Copy exactly the block of lines between the one containing "Model this object" and the one containing "fade_turns = 1; // [0.4:0.1:1.2]", inclusive.

(Rows from a 3D modeling dataset)
______________________________
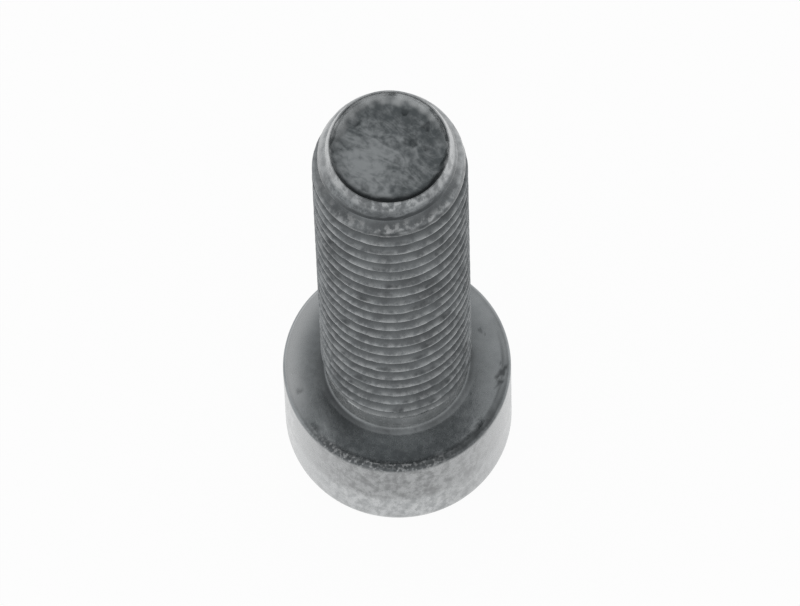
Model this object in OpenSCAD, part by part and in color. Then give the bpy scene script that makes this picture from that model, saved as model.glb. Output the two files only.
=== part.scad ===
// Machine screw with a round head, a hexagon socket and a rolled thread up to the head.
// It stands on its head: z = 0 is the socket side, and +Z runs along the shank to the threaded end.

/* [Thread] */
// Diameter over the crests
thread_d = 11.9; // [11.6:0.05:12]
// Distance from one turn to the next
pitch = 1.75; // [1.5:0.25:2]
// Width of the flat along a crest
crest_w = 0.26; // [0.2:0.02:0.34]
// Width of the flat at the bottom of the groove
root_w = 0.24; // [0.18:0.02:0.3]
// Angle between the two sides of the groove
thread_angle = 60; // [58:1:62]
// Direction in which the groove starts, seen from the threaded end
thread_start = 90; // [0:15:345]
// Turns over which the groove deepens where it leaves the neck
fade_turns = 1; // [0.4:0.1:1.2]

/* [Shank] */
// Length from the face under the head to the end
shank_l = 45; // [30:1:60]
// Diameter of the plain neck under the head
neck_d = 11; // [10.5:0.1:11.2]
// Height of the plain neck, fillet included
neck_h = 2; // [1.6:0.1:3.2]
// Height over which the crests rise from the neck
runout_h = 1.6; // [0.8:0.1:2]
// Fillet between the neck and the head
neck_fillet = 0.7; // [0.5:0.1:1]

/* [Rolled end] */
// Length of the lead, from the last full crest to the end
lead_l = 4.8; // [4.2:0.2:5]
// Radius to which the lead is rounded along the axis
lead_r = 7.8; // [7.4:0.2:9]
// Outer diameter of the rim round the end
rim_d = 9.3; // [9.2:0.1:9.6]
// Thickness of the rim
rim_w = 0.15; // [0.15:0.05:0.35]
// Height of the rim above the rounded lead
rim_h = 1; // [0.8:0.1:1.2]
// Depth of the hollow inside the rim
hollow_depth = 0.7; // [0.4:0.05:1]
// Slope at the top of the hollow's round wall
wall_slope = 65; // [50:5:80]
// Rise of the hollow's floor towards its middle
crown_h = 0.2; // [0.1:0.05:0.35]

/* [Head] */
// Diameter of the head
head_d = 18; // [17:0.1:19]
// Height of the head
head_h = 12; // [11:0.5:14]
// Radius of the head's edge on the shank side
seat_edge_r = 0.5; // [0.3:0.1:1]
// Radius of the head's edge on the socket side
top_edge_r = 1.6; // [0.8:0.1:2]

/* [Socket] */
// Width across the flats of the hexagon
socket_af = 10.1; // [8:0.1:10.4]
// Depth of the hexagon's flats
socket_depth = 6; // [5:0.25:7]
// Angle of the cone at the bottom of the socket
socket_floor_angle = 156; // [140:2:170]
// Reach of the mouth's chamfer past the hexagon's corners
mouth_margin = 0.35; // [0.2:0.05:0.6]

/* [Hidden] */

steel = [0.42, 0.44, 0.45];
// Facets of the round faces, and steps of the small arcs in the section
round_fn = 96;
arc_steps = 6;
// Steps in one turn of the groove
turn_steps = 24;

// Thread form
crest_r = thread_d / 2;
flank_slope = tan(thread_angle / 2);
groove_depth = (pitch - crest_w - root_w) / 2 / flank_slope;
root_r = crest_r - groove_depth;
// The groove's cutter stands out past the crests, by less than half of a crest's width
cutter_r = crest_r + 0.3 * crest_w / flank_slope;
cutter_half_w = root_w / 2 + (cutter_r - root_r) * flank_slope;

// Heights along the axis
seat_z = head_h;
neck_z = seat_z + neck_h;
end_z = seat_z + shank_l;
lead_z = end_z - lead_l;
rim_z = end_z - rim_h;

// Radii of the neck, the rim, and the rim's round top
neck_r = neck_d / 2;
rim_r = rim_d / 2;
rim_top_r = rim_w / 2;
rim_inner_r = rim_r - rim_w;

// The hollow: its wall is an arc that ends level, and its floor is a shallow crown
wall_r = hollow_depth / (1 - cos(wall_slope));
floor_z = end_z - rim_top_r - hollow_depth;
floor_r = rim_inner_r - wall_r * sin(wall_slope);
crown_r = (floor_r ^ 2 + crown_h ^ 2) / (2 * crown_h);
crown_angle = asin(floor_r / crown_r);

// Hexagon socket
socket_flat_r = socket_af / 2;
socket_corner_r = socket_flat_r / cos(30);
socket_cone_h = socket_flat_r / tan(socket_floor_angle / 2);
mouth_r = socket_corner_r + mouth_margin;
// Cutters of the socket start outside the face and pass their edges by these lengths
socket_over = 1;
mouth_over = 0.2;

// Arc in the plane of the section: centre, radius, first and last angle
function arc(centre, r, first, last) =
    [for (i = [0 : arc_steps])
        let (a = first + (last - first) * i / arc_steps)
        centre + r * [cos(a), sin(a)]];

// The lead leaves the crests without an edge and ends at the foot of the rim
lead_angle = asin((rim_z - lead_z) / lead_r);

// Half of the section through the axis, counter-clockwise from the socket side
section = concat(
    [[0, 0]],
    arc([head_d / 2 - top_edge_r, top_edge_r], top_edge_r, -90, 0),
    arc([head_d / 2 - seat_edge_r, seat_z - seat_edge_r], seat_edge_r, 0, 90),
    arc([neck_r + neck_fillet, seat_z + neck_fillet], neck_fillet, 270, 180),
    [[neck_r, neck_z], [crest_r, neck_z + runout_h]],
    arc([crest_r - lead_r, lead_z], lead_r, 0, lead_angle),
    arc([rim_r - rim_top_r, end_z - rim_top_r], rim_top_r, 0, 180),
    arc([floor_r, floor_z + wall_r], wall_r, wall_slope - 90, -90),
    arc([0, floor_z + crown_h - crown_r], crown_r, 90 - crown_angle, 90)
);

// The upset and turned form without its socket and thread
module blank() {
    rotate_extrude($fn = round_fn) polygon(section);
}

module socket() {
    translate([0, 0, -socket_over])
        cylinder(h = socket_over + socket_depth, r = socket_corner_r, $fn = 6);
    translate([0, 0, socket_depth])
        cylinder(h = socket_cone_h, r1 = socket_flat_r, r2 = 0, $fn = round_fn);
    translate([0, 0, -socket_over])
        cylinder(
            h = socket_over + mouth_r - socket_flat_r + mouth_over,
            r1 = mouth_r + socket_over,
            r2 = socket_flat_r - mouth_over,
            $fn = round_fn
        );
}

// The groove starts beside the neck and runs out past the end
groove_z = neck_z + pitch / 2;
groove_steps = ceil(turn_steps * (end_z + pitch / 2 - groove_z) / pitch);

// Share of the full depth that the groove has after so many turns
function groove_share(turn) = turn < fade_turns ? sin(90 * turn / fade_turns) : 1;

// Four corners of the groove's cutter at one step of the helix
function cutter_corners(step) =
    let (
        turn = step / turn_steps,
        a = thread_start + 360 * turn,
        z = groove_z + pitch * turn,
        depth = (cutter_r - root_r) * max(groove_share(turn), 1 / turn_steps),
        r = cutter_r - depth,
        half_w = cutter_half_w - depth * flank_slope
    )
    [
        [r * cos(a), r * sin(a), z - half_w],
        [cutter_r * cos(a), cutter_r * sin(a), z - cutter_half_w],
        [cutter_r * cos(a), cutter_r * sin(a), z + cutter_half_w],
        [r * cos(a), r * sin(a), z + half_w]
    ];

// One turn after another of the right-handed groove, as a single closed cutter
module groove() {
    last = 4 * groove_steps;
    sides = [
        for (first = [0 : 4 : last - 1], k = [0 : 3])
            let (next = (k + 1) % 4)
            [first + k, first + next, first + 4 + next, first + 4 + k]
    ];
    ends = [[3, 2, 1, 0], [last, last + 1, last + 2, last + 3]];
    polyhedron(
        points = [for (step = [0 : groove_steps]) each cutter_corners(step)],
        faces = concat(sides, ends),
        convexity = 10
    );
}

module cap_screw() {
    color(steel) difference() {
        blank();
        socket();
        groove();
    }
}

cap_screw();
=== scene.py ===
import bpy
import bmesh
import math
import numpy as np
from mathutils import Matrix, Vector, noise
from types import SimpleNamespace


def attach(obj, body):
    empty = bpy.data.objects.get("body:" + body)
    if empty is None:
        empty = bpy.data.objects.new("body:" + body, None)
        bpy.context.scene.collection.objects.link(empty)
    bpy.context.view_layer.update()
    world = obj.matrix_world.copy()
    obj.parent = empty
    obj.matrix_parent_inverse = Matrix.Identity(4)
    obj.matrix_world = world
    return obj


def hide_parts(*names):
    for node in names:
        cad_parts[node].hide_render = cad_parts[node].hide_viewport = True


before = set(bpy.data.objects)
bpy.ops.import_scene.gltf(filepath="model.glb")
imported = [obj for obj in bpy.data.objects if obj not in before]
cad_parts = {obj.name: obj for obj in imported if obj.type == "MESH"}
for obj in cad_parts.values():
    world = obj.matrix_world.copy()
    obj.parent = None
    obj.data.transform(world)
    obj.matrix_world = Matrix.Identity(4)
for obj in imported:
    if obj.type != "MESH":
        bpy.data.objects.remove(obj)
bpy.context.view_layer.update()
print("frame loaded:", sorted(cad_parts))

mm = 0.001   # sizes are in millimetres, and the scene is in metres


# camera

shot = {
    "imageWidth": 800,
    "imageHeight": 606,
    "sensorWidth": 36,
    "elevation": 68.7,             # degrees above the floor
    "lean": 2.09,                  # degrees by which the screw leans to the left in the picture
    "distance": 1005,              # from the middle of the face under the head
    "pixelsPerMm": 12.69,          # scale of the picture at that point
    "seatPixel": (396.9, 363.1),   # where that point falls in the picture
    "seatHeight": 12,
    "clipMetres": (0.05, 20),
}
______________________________
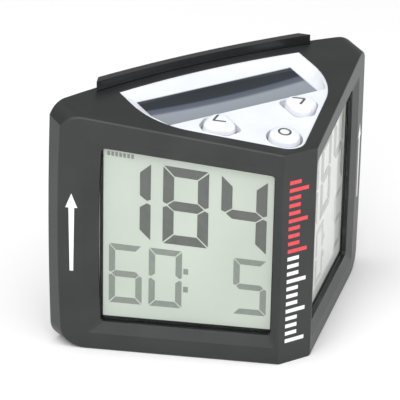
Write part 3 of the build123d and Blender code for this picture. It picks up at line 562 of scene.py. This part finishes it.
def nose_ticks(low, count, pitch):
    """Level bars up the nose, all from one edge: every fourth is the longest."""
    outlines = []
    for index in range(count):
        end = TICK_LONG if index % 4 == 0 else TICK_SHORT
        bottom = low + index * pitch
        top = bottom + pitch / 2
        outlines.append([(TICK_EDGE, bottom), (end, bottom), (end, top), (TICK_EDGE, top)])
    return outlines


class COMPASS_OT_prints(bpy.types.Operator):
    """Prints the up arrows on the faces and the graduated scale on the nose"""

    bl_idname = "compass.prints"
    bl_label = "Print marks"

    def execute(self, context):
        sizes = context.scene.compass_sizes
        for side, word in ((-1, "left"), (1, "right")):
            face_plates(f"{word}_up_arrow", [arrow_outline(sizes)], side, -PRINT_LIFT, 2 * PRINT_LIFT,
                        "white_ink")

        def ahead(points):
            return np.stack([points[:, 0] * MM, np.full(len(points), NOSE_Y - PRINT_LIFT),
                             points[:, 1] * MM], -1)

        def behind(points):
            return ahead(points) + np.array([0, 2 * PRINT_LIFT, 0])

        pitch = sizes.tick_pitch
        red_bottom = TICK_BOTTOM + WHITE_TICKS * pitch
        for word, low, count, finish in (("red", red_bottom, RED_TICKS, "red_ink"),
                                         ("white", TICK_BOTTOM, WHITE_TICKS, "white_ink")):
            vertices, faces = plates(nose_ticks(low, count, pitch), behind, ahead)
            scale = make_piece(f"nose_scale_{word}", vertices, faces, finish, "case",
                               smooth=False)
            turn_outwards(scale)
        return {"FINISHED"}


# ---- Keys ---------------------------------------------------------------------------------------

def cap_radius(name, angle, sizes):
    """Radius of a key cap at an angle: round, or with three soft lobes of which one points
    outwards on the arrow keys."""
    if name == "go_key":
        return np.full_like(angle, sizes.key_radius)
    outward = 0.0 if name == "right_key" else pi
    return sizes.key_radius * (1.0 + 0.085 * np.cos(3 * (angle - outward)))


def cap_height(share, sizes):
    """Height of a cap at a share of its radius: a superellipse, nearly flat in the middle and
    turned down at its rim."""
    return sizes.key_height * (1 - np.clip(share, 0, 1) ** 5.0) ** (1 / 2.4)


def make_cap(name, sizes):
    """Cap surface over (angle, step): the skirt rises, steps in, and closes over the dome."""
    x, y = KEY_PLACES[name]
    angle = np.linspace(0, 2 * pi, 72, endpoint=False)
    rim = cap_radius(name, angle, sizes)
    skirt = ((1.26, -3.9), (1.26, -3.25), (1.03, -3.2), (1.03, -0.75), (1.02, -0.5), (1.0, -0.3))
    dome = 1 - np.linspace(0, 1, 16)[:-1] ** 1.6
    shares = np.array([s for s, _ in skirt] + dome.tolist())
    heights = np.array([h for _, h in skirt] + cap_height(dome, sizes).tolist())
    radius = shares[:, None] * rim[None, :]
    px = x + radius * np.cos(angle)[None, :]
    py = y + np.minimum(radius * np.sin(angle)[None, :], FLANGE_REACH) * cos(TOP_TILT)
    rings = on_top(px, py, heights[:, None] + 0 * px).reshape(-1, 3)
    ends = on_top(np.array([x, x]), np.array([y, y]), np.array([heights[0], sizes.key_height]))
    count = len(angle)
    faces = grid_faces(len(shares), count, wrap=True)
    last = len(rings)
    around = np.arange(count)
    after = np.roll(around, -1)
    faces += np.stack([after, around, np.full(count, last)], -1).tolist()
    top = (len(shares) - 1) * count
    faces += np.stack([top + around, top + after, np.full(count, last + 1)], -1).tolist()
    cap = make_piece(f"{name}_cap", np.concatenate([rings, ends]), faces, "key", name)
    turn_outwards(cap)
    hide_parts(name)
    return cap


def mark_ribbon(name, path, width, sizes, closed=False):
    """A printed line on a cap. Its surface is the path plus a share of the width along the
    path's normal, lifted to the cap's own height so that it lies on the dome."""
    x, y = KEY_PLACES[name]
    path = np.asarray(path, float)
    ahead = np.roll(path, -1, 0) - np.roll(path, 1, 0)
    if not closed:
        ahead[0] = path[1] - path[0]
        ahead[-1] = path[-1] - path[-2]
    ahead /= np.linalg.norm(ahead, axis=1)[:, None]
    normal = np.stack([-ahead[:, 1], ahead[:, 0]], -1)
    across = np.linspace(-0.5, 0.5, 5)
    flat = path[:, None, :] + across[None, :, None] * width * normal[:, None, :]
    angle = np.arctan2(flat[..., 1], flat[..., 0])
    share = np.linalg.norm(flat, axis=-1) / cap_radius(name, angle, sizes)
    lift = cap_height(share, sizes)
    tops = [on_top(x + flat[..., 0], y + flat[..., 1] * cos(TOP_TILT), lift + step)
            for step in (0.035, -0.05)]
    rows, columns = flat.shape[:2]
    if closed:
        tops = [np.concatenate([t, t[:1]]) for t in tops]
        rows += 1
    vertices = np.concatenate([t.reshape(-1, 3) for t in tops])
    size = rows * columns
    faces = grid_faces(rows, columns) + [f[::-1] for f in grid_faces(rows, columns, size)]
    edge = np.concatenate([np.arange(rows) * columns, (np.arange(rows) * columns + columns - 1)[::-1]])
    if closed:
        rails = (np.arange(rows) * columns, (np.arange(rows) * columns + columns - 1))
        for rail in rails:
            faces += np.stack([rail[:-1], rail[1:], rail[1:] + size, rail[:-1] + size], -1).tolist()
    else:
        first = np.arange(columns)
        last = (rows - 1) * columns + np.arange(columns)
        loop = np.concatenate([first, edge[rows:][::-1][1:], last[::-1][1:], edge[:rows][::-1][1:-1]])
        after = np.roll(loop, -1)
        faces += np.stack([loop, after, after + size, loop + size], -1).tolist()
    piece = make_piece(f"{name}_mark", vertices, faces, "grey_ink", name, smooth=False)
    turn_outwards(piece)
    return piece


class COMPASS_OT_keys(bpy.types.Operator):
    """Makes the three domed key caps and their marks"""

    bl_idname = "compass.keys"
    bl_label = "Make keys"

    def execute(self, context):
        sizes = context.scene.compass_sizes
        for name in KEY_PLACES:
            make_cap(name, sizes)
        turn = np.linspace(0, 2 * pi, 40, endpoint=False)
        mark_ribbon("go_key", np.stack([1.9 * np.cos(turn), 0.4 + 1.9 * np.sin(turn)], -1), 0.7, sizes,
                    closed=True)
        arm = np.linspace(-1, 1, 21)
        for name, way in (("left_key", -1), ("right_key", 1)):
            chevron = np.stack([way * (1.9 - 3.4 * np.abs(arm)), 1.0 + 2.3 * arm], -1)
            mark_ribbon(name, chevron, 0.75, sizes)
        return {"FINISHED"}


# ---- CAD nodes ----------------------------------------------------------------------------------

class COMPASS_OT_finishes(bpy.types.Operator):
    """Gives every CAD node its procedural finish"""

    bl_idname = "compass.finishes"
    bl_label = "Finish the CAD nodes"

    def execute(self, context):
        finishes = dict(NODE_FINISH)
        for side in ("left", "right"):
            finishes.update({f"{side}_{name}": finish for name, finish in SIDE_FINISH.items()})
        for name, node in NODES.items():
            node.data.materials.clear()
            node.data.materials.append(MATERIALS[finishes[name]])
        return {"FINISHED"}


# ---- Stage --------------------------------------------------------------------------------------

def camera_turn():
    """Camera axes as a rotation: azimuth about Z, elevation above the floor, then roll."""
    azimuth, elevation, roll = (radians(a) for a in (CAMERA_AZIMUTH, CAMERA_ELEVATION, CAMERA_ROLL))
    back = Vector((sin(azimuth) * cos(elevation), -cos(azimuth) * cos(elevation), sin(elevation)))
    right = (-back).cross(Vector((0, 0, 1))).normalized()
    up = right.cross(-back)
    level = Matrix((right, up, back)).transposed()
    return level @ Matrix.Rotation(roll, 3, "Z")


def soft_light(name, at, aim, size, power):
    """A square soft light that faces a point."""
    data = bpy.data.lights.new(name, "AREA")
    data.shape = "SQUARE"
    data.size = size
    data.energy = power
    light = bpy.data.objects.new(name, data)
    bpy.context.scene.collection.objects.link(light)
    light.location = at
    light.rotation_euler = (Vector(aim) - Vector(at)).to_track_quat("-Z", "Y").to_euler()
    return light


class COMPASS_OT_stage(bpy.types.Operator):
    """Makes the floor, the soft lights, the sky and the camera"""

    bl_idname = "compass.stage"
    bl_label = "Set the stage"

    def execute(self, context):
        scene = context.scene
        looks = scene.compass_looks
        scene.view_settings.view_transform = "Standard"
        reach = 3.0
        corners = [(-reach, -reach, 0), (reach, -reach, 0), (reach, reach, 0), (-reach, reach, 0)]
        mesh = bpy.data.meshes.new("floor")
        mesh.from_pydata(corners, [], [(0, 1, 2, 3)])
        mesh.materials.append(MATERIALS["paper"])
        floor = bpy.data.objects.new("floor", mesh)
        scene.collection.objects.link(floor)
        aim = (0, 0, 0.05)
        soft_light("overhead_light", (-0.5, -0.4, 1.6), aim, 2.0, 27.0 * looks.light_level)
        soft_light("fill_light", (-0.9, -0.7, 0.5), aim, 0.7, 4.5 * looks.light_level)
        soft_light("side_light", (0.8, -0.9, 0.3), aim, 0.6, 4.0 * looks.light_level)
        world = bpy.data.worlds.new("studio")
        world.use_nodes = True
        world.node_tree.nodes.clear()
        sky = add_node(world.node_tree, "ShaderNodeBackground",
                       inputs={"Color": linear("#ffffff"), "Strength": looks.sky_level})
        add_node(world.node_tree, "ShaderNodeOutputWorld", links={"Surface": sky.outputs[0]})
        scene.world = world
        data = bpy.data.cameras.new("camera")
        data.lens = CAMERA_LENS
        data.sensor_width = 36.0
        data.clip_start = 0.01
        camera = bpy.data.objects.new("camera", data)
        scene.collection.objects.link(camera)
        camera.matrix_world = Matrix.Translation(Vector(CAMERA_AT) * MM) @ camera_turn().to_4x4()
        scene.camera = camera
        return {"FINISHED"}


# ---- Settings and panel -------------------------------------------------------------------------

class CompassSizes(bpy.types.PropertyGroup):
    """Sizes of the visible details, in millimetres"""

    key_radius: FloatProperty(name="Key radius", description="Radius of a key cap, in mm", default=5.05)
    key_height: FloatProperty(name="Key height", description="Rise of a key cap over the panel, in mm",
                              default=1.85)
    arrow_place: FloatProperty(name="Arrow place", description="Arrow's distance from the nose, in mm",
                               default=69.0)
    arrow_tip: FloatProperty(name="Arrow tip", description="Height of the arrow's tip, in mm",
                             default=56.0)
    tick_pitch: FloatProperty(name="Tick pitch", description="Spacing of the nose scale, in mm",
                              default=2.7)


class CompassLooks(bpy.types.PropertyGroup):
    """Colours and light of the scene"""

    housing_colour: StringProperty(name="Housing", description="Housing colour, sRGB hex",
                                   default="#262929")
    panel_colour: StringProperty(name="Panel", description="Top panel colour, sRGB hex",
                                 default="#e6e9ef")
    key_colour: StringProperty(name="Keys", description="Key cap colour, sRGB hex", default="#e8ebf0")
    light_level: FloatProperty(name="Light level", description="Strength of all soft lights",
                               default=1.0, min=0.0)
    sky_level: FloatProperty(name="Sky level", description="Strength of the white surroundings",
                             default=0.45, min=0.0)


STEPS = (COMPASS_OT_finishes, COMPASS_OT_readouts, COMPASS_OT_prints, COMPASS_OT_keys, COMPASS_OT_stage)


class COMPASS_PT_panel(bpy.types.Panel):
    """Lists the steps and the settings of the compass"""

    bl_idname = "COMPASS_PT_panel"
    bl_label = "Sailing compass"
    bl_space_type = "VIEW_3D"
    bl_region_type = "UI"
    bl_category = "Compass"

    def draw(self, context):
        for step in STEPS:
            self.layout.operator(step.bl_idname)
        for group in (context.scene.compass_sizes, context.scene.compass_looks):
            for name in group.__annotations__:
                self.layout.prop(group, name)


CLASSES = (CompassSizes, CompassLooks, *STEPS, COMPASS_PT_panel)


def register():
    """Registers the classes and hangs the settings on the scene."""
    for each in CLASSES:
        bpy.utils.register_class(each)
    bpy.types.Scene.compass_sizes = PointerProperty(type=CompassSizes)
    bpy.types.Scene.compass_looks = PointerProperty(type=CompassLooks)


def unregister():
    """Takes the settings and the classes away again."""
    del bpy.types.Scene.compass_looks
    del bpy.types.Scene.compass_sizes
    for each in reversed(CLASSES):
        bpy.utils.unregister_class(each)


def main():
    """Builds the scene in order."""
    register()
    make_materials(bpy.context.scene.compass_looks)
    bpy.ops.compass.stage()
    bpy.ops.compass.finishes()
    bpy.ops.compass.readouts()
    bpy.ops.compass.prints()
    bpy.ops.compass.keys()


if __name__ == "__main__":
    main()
______________________________
Final answer:
Model this object in OpenSCAD, part by part and in color. Then give the bpy scene script that makes this picture from that model, saved as model.glb. Output the two files only.
=== part.scad ===
// Machine screw with a round head, a hexagon socket and a rolled thread up to the head.
// It stands on its head: z = 0 is the socket side, and +Z runs along the shank to the threaded end.

/* [Thread] */
// Diameter over the crests
thread_d = 11.9; // [11.6:0.05:12]
// Distance from one turn to the next
pitch = 1.75; // [1.5:0.25:2]
// Width of the flat along a crest
crest_w = 0.26; // [0.2:0.02:0.34]
// Width of the flat at the bottom of the groove
root_w = 0.24; // [0.18:0.02:0.3]
// Angle between the two sides of the groove
thread_angle = 60; // [58:1:62]
// Direction in which the groove starts, seen from the threaded end
thread_start = 90; // [0:15:345]
// Turns over which the groove deepens where it leaves the neck
fade_turns = 1; // [0.4:0.1:1.2]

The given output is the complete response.